Without comparing myself to Rav Kook, I have learned from him to let one’s thoughts run wild and just write down anything that comes to mind, which may not yet be at all sophisticated or properly thought through. But we know there are seeds that are planted, and we need to wait until they start growing and make a great contribution.
Sure, not everyone is able to do that. Only when people have enough knowledge and have been playing around with some of these ideas for a long time can they do that. “Smooth runs the water where the brook is deep,” said Shakespeare (Henry VI, Part 2, III, i, 53). So, I smile when people accuse me of superficiality. They’re right but they don’t understand the secret behind it. Superficial ideas are like straws that float on the surface, but the pearls are close by when one dives deeper. I risk expressing them at this moment in time, even if they are still immature, because others may develop them—as indeed sometimes happens. That I pay a certain price for that is the last thing I’m worried about. Rav Kook expressed ideas that were naive and underdeveloped, but some of these ideas were later expanded into major concepts, by him or by some of his students. I hope that the same will happen with my own ideas.
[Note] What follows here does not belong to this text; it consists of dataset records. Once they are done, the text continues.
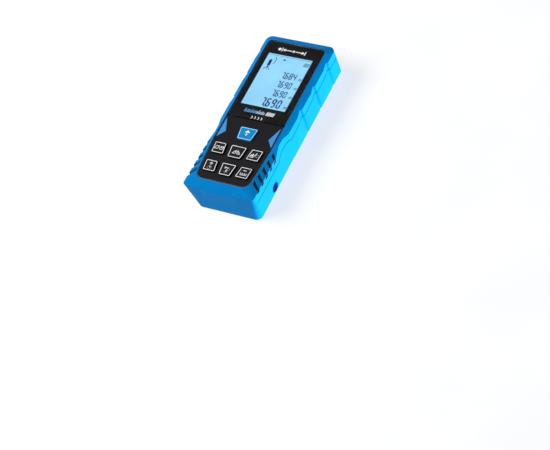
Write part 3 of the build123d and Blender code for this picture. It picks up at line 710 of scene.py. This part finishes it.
label_low, label_high = (tuple(c / MM for c in corner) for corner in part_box("rear_label"))
left, right = label_low[0] + LABEL_MARGIN, label_high[0] - LABEL_MARGIN
bottom, upper = label_low[1] + LABEL_MARGIN, label_high[1] - LABEL_MARGIN
header = upper - HEADER_HEIGHT
row_start = left + LABEL_INDENT
rules = stroke(rectangle(left, bottom, right, upper), FRAME_LINE, True)
rules += stroke([(left, header), (right, header)], FRAME_LINE)
rules += ruler(row_start, upper - HEADER_RULER_DROP, right - left - 2 * LABEL_INDENT, 2.6, 24)
for i in range(4):
    y = bottom + ROW_FOOT + ROW_STEP * i
    row_end = right - LABEL_INDENT - 4.5 * (i % 2)
    rules += stroke([(row_start, y), (row_end, y)], ROW_LINE)
print_on("rear_label_rules", "casing", ink["grey_ink"], rules, label_low[2], -INK_THICKNESS)

# ---- Floor, lights and camera ----------------------------------------------

FLOOR_HALF = 4.0
FLOOR_DROP = 0.0001  # keeps the floor just clear of the casing's back

floor_mesh = bpy.data.meshes.new("floor")
floor_corners = [(x * FLOOR_HALF, y * FLOOR_HALF, 0) for x, y in rectangle(-1, -1, 1, 1)]
floor_mesh.from_pydata(floor_corners, [], [(0, 1, 2, 3)])
floor = bpy.data.objects.new("floor", floor_mesh)
bpy.context.scene.collection.objects.link(floor)
floor.location.z = -FLOOR_DROP
# The softbox at the right shines from below the floor's level, so the floor lets its light through.
floor.visible_shadow = False
floor_graph = Graph("floor_paper", Roughness=0.9, Specular_IOR_Level=0.05, Emission_Strength=0.72)
floor_tone = floor_graph.noise(60)
floor_graph.set(floor_graph.shader, {
    "Base Color": floor_graph.ramp(floor_tone, [(0.3, (0.25, 0.252, 0.254)), (0.7, (0.27, 0.272, 0.274))]),
    "Emission Color": floor_graph.ramp(floor_tone, [(0.3, (0.97, 0.98, 0.99)), (0.7, WHITE)]),
})
floor_mesh.materials.append(floor_graph.material)


def softbox(name, place, aim, size, power):
    """Rectangular light at a place in metres, facing another, with its power in watts."""
    data = bpy.data.lights.new(name, "AREA")
    data.shape = "RECTANGLE"
    data.size, data.size_y = size
    data.energy = power
    lamp = bpy.data.objects.new(name, data)
    lamp.location = place
    lamp.rotation_euler = (Vector(aim) - Vector(place)).to_track_quat("-Z", "Y").to_euler()
    bpy.context.scene.collection.objects.link(lamp)


softbox("right_softbox", (1.40, 0.10, -0.55), (0, 0, 0.01), (1.0, 0.5), 88)
softbox("front_softbox", (-1.00, -0.45, 1.25), (0, 0, 0), (1.2, 0.9), 37)
softbox("overhead", (-0.3, 0.3, 1.8), (0, 0, 0), (1.6, 1.6), 4)

world = bpy.data.worlds.new("studio")
world.use_nodes = True
background = world.node_tree.nodes["Background"]
background.inputs["Color"].default_value = (0.95, 0.97, 1.0, 1)
background.inputs["Strength"].default_value = 0.24
bpy.context.scene.world = world
bpy.context.scene.view_settings.view_transform = "Standard"

CAMERA_PLACE = (0.6088, -0.5539, 0.9193)
camera_data = bpy.data.cameras.new("camera")
camera_data.sensor_width = 36
camera_data.lens = 124.4
camera_data.clip_start = 0.01
camera = bpy.data.objects.new("camera", camera_data)
right_axis = Vector((0.85045569, 0.43183394, -0.30040734))
up_axis = Vector((-0.20928909, 0.80168198, 0.55991435))
back_axis = Vector((0.48262117, -0.41331037, 0.77217313))
turn = Matrix((right_axis, up_axis, back_axis)).transposed().to_4x4()
camera.matrix_world = Matrix.Translation(CAMERA_PLACE) @ turn
bpy.context.scene.collection.objects.link(camera)
bpy.context.scene.camera = camera
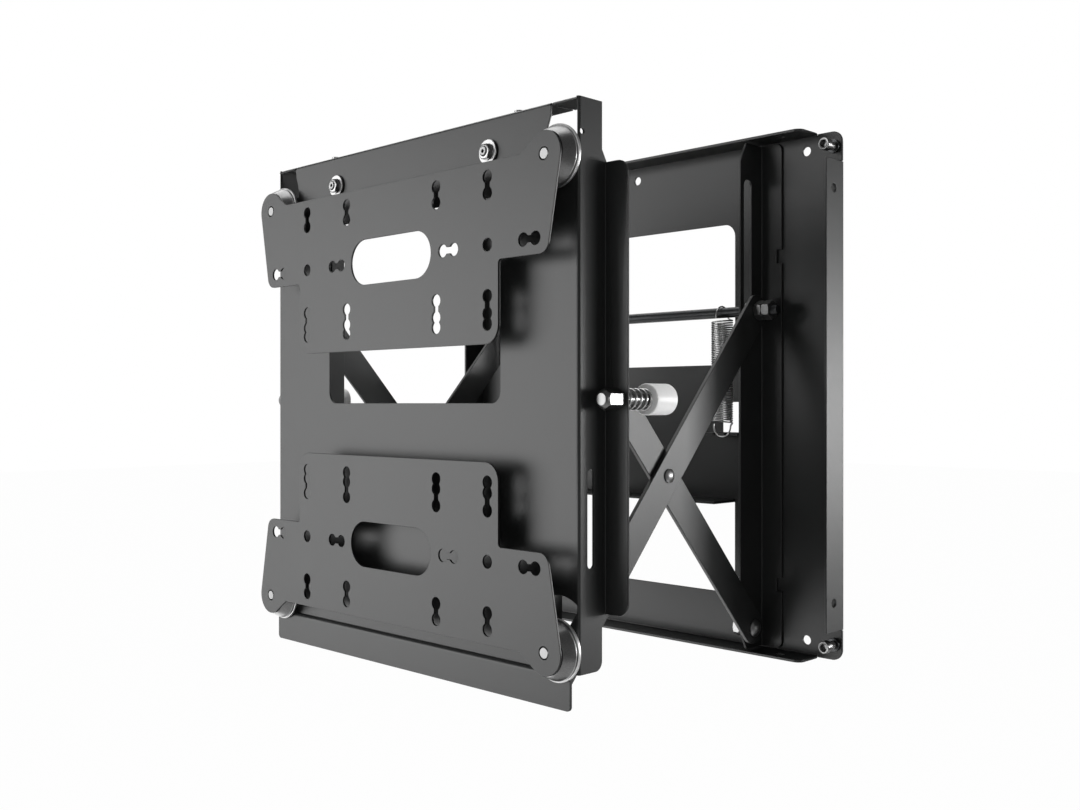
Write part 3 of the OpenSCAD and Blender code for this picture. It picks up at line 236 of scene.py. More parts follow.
nodeSlot = {part["node"]: part["material_slot"] for part in frame["record"]["subparts"]}
slotFinish = {"black_powder_coat": powderCoat, "zinc_plate": zincPlate, "turned_steel": turnedSteel,
              "spring_steel": plainMetal["drawnSpringWire"],
              "dark_steel": plainMetal["blackOxideSteel"], "white_nylon": whiteNylon}
print("finishes made:", len(slotFinish))


def finishPiece(bm, name, finish, standsFor, materials=None, sharpAngle=35):
    mesh = bpy.data.meshes.new(name)
    bm.to_mesh(mesh)
    bm.free()
    mesh.shade_smooth()
    mesh.set_sharp_from_angle(angle=math.radians(sharpAngle))
    for material in materials or [slotFinish[finish]]:
        mesh.materials.append(material)
    piece = bpy.data.objects.new(name, mesh)
    bpy.context.scene.collection.objects.link(piece)
    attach(piece, nodes[standsFor]["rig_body"])
    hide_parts(standsFor)
    return piece


# How the frame's shapes are softened: lengths in mm, angles in degrees.
soften = {"merge": 0.004, "flat": 0.6,  # vertices this near are merged, faces this level made one
          "corner": 40, "bendLength": 10,  # a sharper edge is rounded, only a longer one is a bend
          "reach": 2.7, "onFace": 0.05,  # a broad face goes this far in from its edge
          "edgeSegments": 2, "bendSegments": 3, "faceWeight": 90,
          "stray": 0.45, "boxSlack": 0.01,  # the most a round strays: a share of itself, past the box
          "sharpReach": 4, "tries": 4}  # edges this many edge rounds from a stray stay sharp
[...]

Even naiveté, a kind of childish innocence, or crazy thought may one day become a major idea of great value.
I am reminded of the story about the famous scientist Wolfgang Pauli who gave a talk on elementary particle physics at Columbia University. Niels Bohr, one the greatest physicists of the twentieth century, was in the audience. After the lecture Pauli said to Bohr: You probably think that these ideas are crazy. I do, replied Bohr. Unfortunately, they are not crazy enough.
This is the secret to successful teaching, and why it is one of the greatest and most exiting missions a human being can be privileged to take on.